(GIVEN EXERCISE): Give every line of the material again, exactly as written.

(DATA BLOCK):
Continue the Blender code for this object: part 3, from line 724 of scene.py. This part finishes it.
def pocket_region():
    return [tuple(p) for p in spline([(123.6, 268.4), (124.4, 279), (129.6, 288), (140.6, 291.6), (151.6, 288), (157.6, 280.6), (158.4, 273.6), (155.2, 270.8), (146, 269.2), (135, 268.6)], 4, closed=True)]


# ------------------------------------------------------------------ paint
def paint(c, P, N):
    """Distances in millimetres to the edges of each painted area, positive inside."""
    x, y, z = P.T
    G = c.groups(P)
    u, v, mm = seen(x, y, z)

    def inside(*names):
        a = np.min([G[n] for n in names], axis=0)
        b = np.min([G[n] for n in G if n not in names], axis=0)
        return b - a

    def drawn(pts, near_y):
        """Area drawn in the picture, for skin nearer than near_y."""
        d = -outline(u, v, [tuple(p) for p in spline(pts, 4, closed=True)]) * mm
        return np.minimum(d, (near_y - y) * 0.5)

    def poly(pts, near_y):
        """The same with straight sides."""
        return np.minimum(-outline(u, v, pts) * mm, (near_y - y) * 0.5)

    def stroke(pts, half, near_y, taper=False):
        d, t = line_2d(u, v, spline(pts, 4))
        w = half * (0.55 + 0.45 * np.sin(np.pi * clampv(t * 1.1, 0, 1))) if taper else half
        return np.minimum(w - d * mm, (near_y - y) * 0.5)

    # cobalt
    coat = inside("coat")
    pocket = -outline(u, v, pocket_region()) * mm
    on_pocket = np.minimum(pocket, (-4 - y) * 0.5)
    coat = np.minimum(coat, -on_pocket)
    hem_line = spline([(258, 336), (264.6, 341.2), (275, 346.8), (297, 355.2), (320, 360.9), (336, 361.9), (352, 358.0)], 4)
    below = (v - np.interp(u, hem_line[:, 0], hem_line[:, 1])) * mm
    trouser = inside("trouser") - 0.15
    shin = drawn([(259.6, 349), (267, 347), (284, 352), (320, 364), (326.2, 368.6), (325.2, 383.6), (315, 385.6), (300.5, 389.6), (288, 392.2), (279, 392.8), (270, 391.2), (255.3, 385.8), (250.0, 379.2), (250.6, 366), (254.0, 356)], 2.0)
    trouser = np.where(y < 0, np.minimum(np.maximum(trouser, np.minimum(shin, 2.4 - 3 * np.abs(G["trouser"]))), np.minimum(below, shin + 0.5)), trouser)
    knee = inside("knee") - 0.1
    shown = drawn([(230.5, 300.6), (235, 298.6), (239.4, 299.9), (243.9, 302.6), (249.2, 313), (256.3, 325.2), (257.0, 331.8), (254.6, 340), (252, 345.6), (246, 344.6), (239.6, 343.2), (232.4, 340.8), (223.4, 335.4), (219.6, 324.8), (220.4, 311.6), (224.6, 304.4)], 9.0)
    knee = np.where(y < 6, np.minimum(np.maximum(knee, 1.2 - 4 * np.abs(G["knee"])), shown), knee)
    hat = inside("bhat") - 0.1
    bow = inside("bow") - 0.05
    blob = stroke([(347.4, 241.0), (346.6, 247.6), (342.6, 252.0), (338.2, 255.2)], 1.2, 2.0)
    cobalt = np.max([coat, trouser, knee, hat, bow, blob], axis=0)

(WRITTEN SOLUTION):
Continue the Blender code for this object: part 3, from line 724 of scene.py. This part finishes it.
def pocket_region():
    return [tuple(p) for p in spline([(123.6, 268.4), (124.4, 279), (129.6, 288), (140.6, 291.6), (151.6, 288), (157.6, 280.6), (158.4, 273.6), (155.2, 270.8), (146, 269.2), (135, 268.6)], 4, closed=True)]


# ------------------------------------------------------------------ paint
def paint(c, P, N):
    """Distances in millimetres to the edges of each painted area, positive inside."""
    x, y, z = P.T
    G = c.groups(P)
    u, v, mm = seen(x, y, z)

    def inside(*names):
        a = np.min([G[n] for n in names], axis=0)
        b = np.min([G[n] for n in G if n not in names], axis=0)
        return b - a

    def drawn(pts, near_y):
        """Area drawn in the picture, for skin nearer than near_y."""
        d = -outline(u, v, [tuple(p) for p in spline(pts, 4, closed=True)]) * mm
        return np.minimum(d, (near_y - y) * 0.5)

    def poly(pts, near_y):
        """The same with straight sides."""
        return np.minimum(-outline(u, v, pts) * mm, (near_y - y) * 0.5)

    def stroke(pts, half, near_y, taper=False):
        d, t = line_2d(u, v, spline(pts, 4))
        w = half * (0.55 + 0.45 * np.sin(np.pi * clampv(t * 1.1, 0, 1))) if taper else half
        return np.minimum(w - d * mm, (near_y - y) * 0.5)

    # cobalt
    coat = inside("coat")
    pocket = -outline(u, v, pocket_region()) * mm
    on_pocket = np.minimum(pocket, (-4 - y) * 0.5)
    coat = np.minimum(coat, -on_pocket)
    hem_line = spline([(258, 336), (264.6, 341.2), (275, 346.8), (297, 355.2), (320, 360.9), (336, 361.9), (352, 358.0)], 4)
    below = (v - np.interp(u, hem_line[:, 0], hem_line[:, 1])) * mm
    trouser = inside("trouser") - 0.15
    shin = drawn([(259.6, 349), (267, 347), (284, 352), (320, 364), (326.2, 368.6), (325.2, 383.6), (315, 385.6), (300.5, 389.6), (288, 392.2), (279, 392.8), (270, 391.2), (255.3, 385.8), (250.0, 379.2), (250.6, 366), (254.0, 356)], 2.0)
    trouser = np.where(y < 0, np.minimum(np.maximum(trouser, np.minimum(shin, 2.4 - 3 * np.abs(G["trouser"]))), np.minimum(below, shin + 0.5)), trouser)
    knee = inside("knee") - 0.1
    shown = drawn([(230.5, 300.6), (235, 298.6), (239.4, 299.9), (243.9, 302.6), (249.2, 313), (256.3, 325.2), (257.0, 331.8), (254.6, 340), (252, 345.6), (246, 344.6), (239.6, 343.2), (232.4, 340.8), (223.4, 335.4), (219.6, 324.8), (220.4, 311.6), (224.6, 304.4)], 9.0)
    knee = np.where(y < 6, np.minimum(np.maximum(knee, 1.2 - 4 * np.abs(G["knee"])), shown), knee)
    hat = inside("bhat") - 0.1
    bow = inside("bow") - 0.05
    blob = stroke([(347.4, 241.0), (346.6, 247.6), (342.6, 252.0), (338.2, 255.2)], 1.2, 2.0)
    cobalt = np.max([coat, trouser, knee, hat, bow, blob], axis=0)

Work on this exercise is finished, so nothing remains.